CASA DI BAMBOLA - Henrik Ibsen

Non uno dei personaggi di questa opera teatrale suscita una qualche minima forma di simpatia. Ibsen sembra istigare all'odio verso uomini e donne il cui comportamento arido li rende distanti dallo spettatore. Non basta nemmeno il fugace momento in cui Nora passa con i propri figli, per i quali, oltre a questo, non si può che provar profonda pena, avendo a che fare con gente tanto legata agli aspetti materiali della vita e incapaci quindi di prendersi cura di loro con l'affetto di cui avrebbero bisogno.
E non basta nemmeno il gesto drammatico di Nora nel finale a redimerla ai nostri occhi, anzi non possiamo che essere soddisfatti della punizione che ella giustamente si autoinfligge per la propria insulsaggine, andando a cercare nel "mondo esterno" il senso perduto della vita.
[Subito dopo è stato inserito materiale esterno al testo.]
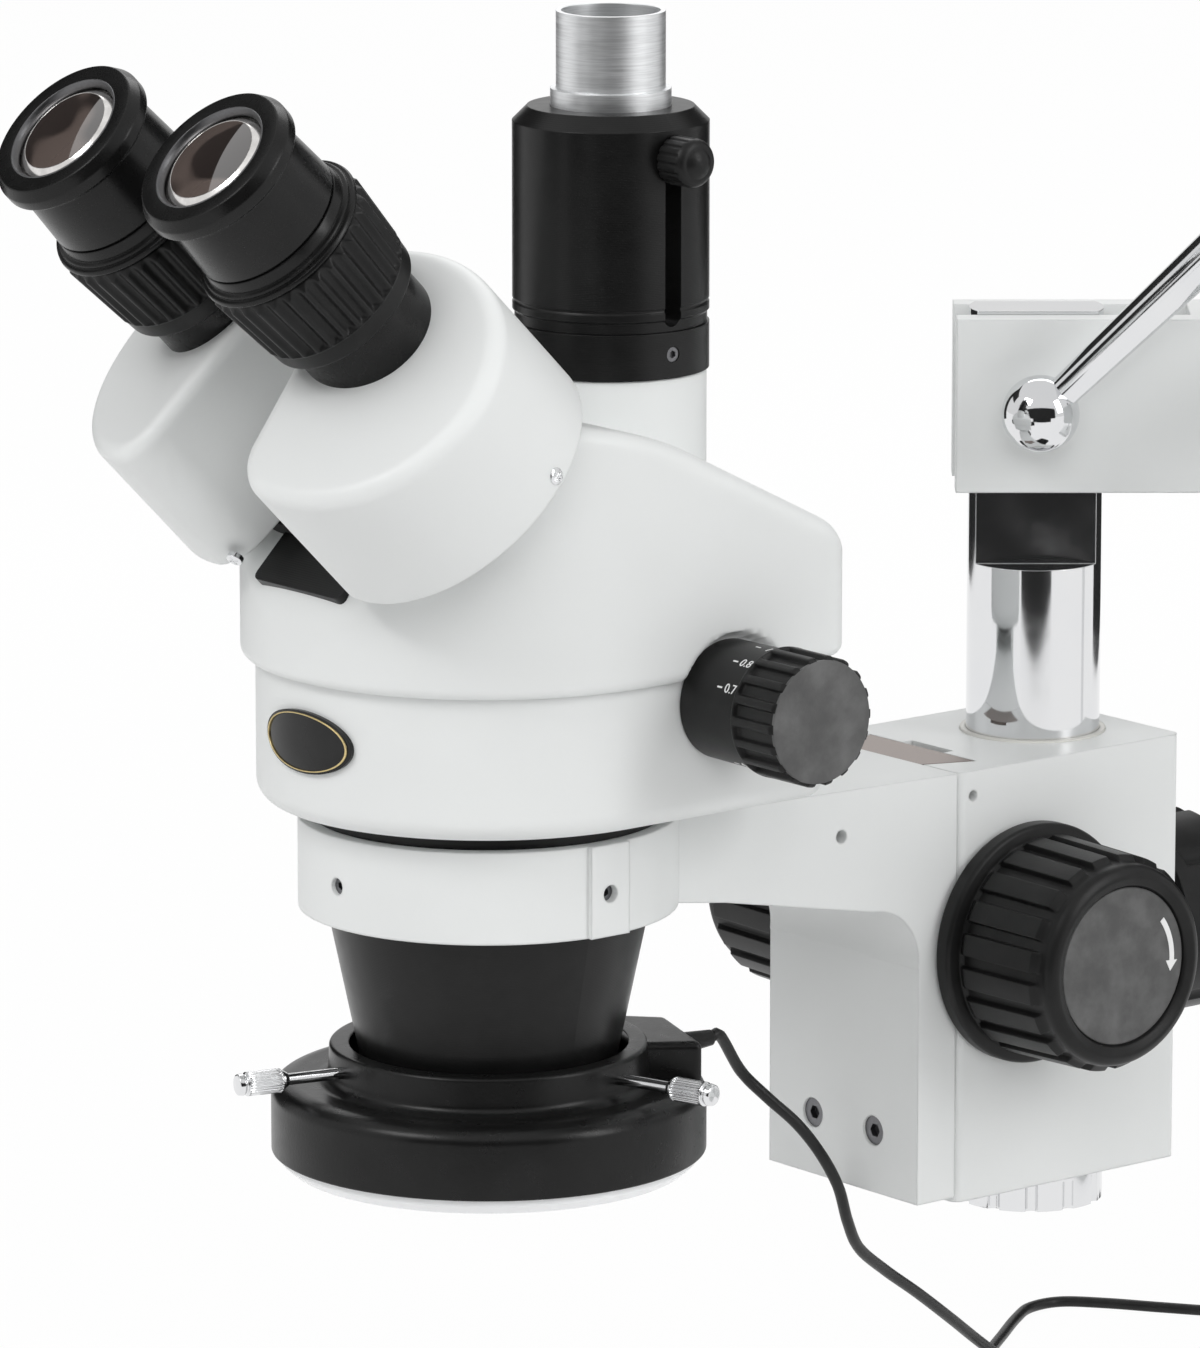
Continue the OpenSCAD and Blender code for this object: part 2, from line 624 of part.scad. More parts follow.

In Casa di bambola Ibsen dipinge un affresco a tinte fosche, grigio e freddo, fatto di amori disperati, di aridi calcoli coniugali, di insensibilità verso l'altrui sofferenza. Nessuno si salva. Ed è inesorabile la condanna del cinico mondo borghese, intrappolato nei propri valori basati sul benessere e l'avidità e incapace di ritrovare il gusto dei sentimenti più semplici e istintivi.